> **PROBLEM REQUIREMENTS**: Repeat all of the material exactly as given.

> **STORED DATA**:
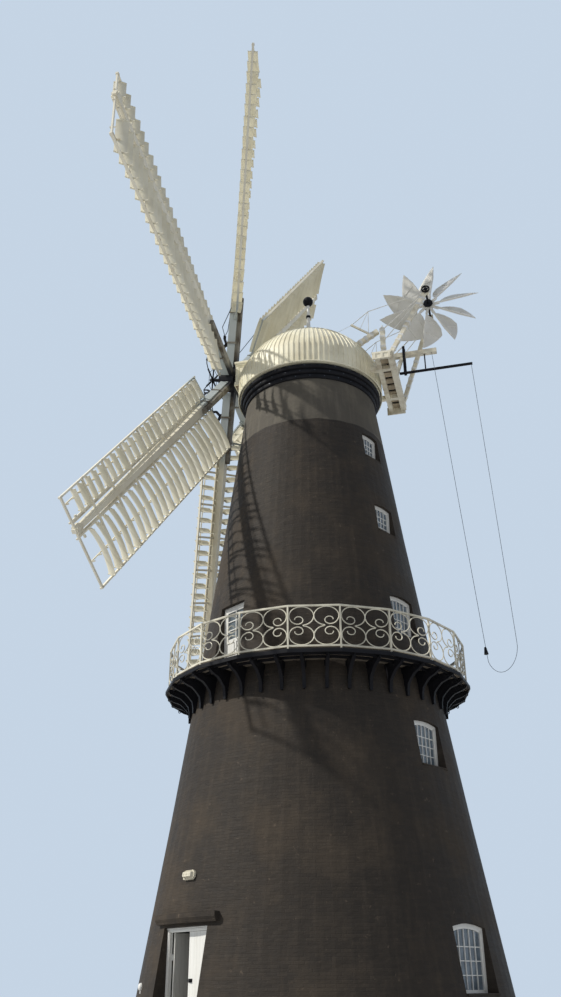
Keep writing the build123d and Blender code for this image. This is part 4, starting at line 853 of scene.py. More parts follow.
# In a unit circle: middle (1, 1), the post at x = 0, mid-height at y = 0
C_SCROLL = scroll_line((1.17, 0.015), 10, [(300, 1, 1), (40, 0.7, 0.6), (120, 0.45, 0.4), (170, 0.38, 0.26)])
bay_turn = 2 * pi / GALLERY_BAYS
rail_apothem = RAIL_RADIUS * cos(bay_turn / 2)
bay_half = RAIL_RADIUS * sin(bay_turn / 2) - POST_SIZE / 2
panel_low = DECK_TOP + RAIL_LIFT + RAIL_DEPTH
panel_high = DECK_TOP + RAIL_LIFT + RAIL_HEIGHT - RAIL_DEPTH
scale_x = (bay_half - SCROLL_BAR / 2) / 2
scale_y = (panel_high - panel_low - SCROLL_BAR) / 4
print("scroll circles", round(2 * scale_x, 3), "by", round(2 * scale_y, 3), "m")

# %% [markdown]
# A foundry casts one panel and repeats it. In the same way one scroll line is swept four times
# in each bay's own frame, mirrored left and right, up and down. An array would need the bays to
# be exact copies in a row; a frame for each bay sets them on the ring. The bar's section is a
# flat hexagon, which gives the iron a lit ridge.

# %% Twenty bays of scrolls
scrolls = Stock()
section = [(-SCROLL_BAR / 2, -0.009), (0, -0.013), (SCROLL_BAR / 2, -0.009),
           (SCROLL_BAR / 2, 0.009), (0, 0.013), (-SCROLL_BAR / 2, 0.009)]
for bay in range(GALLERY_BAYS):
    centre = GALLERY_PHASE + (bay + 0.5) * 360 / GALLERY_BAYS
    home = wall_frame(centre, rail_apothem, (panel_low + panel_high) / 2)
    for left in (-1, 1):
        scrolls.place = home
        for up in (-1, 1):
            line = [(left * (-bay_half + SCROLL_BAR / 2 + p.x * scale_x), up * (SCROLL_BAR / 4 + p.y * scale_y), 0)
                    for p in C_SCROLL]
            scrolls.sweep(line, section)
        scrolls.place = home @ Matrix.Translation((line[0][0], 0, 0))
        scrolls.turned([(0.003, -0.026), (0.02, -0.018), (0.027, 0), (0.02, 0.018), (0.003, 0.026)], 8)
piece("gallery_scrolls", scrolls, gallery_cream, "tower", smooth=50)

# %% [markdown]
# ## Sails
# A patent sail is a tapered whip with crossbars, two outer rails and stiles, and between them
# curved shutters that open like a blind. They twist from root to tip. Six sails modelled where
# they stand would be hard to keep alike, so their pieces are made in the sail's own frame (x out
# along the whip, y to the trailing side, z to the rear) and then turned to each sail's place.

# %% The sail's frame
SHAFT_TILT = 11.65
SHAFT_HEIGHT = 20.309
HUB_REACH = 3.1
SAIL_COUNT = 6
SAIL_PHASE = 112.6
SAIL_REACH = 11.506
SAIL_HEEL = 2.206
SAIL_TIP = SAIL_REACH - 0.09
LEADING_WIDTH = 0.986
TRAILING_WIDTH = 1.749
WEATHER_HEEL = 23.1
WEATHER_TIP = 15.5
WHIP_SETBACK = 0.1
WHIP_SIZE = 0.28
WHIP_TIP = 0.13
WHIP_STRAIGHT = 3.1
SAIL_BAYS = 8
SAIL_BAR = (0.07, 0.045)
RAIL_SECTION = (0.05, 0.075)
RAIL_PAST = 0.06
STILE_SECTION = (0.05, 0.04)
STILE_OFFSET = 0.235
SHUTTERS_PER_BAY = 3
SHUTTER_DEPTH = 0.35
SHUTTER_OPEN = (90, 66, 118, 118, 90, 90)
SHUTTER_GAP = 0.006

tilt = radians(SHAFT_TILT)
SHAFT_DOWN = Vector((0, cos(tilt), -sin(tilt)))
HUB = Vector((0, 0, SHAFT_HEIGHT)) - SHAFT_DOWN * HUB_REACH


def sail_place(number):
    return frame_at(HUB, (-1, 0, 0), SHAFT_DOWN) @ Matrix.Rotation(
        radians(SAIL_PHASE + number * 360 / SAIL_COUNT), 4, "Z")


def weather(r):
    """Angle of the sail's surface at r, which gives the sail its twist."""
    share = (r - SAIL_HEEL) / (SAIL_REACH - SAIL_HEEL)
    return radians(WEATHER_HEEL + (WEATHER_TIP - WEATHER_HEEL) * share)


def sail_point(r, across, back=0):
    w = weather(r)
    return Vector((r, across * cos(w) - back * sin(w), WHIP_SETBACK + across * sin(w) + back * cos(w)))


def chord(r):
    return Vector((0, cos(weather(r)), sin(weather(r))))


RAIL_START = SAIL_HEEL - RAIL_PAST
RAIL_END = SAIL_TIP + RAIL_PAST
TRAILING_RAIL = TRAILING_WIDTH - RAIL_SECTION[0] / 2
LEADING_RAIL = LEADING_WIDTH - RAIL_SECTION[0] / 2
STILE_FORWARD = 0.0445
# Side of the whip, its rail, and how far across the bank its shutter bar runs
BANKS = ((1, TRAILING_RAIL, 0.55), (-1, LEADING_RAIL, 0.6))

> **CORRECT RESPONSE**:
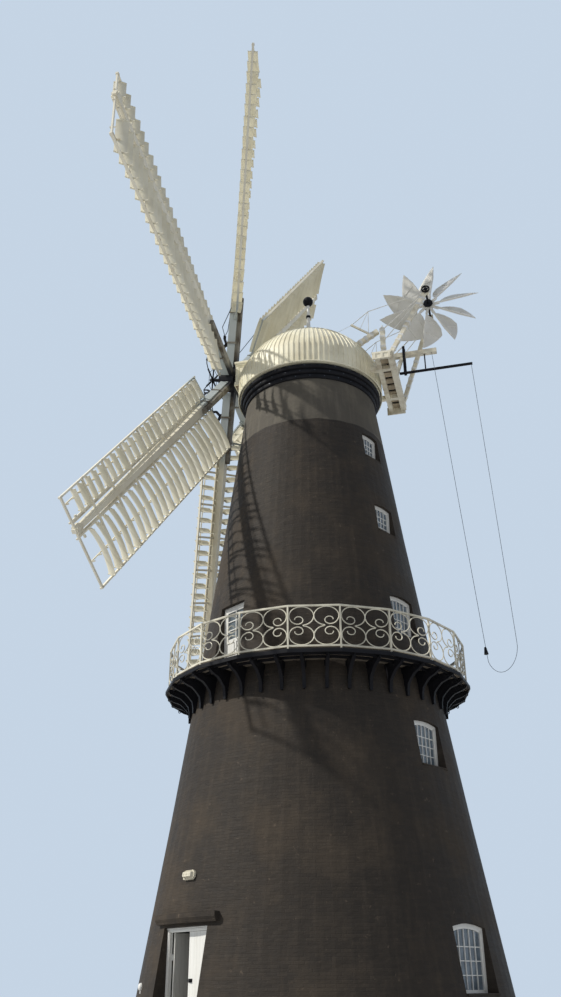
Keep writing the build123d and Blender code for this image. This is part 4, starting at line 853 of scene.py. More parts follow.
# In a unit circle: middle (1, 1), the post at x = 0, mid-height at y = 0
C_SCROLL = scroll_line((1.17, 0.015), 10, [(300, 1, 1), (40, 0.7, 0.6), (120, 0.45, 0.4), (170, 0.38, 0.26)])
bay_turn = 2 * pi / GALLERY_BAYS
rail_apothem = RAIL_RADIUS * cos(bay_turn / 2)
bay_half = RAIL_RADIUS * sin(bay_turn / 2) - POST_SIZE / 2
panel_low = DECK_TOP + RAIL_LIFT + RAIL_DEPTH
panel_high = DECK_TOP + RAIL_LIFT + RAIL_HEIGHT - RAIL_DEPTH
scale_x = (bay_half - SCROLL_BAR / 2) / 2
scale_y = (panel_high - panel_low - SCROLL_BAR) / 4
print("scroll circles", round(2 * scale_x, 3), "by", round(2 * scale_y, 3), "m")

# %% [markdown]
# A foundry casts one panel and repeats it. In the same way one scroll line is swept four times
# in each bay's own frame, mirrored left and right, up and down. An array would need the bays to
# be exact copies in a row; a frame for each bay sets them on the ring. The bar's section is a
# flat hexagon, which gives the iron a lit ridge.

# %% Twenty bays of scrolls
scrolls = Stock()
section = [(-SCROLL_BAR / 2, -0.009), (0, -0.013), (SCROLL_BAR / 2, -0.009),
           (SCROLL_BAR / 2, 0.009), (0, 0.013), (-SCROLL_BAR / 2, 0.009)]
for bay in range(GALLERY_BAYS):
    centre = GALLERY_PHASE + (bay + 0.5) * 360 / GALLERY_BAYS
    home = wall_frame(centre, rail_apothem, (panel_low + panel_high) / 2)
    for left in (-1, 1):
        scrolls.place = home
        for up in (-1, 1):
            line = [(left * (-bay_half + SCROLL_BAR / 2 + p.x * scale_x), up * (SCROLL_BAR / 4 + p.y * scale_y), 0)
                    for p in C_SCROLL]
            scrolls.sweep(line, section)
        scrolls.place = home @ Matrix.Translation((line[0][0], 0, 0))
        scrolls.turned([(0.003, -0.026), (0.02, -0.018), (0.027, 0), (0.02, 0.018), (0.003, 0.026)], 8)
piece("gallery_scrolls", scrolls, gallery_cream, "tower", smooth=50)

# %% [markdown]
# ## Sails
# A patent sail is a tapered whip with crossbars, two outer rails and stiles, and between them
# curved shutters that open like a blind. They twist from root to tip. Six sails modelled where
# they stand would be hard to keep alike, so their pieces are made in the sail's own frame (x out
# along the whip, y to the trailing side, z to the rear) and then turned to each sail's place.

# %% The sail's frame
SHAFT_TILT = 11.65
SHAFT_HEIGHT = 20.309
HUB_REACH = 3.1
SAIL_COUNT = 6
SAIL_PHASE = 112.6
SAIL_REACH = 11.506
SAIL_HEEL = 2.206
SAIL_TIP = SAIL_REACH - 0.09
LEADING_WIDTH = 0.986
TRAILING_WIDTH = 1.749
WEATHER_HEEL = 23.1
WEATHER_TIP = 15.5
WHIP_SETBACK = 0.1
WHIP_SIZE = 0.28
WHIP_TIP = 0.13
WHIP_STRAIGHT = 3.1
SAIL_BAYS = 8
SAIL_BAR = (0.07, 0.045)
RAIL_SECTION = (0.05, 0.075)
RAIL_PAST = 0.06
STILE_SECTION = (0.05, 0.04)
STILE_OFFSET = 0.235
SHUTTERS_PER_BAY = 3
SHUTTER_DEPTH = 0.35
SHUTTER_OPEN = (90, 66, 118, 118, 90, 90)
SHUTTER_GAP = 0.006

tilt = radians(SHAFT_TILT)
SHAFT_DOWN = Vector((0, cos(tilt), -sin(tilt)))
HUB = Vector((0, 0, SHAFT_HEIGHT)) - SHAFT_DOWN * HUB_REACH


def sail_place(number):
    return frame_at(HUB, (-1, 0, 0), SHAFT_DOWN) @ Matrix.Rotation(
        radians(SAIL_PHASE + number * 360 / SAIL_COUNT), 4, "Z")


def weather(r):
    """Angle of the sail's surface at r, which gives the sail its twist."""
    share = (r - SAIL_HEEL) / (SAIL_REACH - SAIL_HEEL)
    return radians(WEATHER_HEEL + (WEATHER_TIP - WEATHER_HEEL) * share)


def sail_point(r, across, back=0):
    w = weather(r)
    return Vector((r, across * cos(w) - back * sin(w), WHIP_SETBACK + across * sin(w) + back * cos(w)))


def chord(r):
    return Vector((0, cos(weather(r)), sin(weather(r))))


RAIL_START = SAIL_HEEL - RAIL_PAST
RAIL_END = SAIL_TIP + RAIL_PAST
TRAILING_RAIL = TRAILING_WIDTH - RAIL_SECTION[0] / 2
LEADING_RAIL = LEADING_WIDTH - RAIL_SECTION[0] / 2
STILE_FORWARD = 0.0445
# Side of the whip, its rail, and how far across the bank its shutter bar runs
BANKS = ((1, TRAILING_RAIL, 0.55), (-1, LEADING_RAIL, 0.6))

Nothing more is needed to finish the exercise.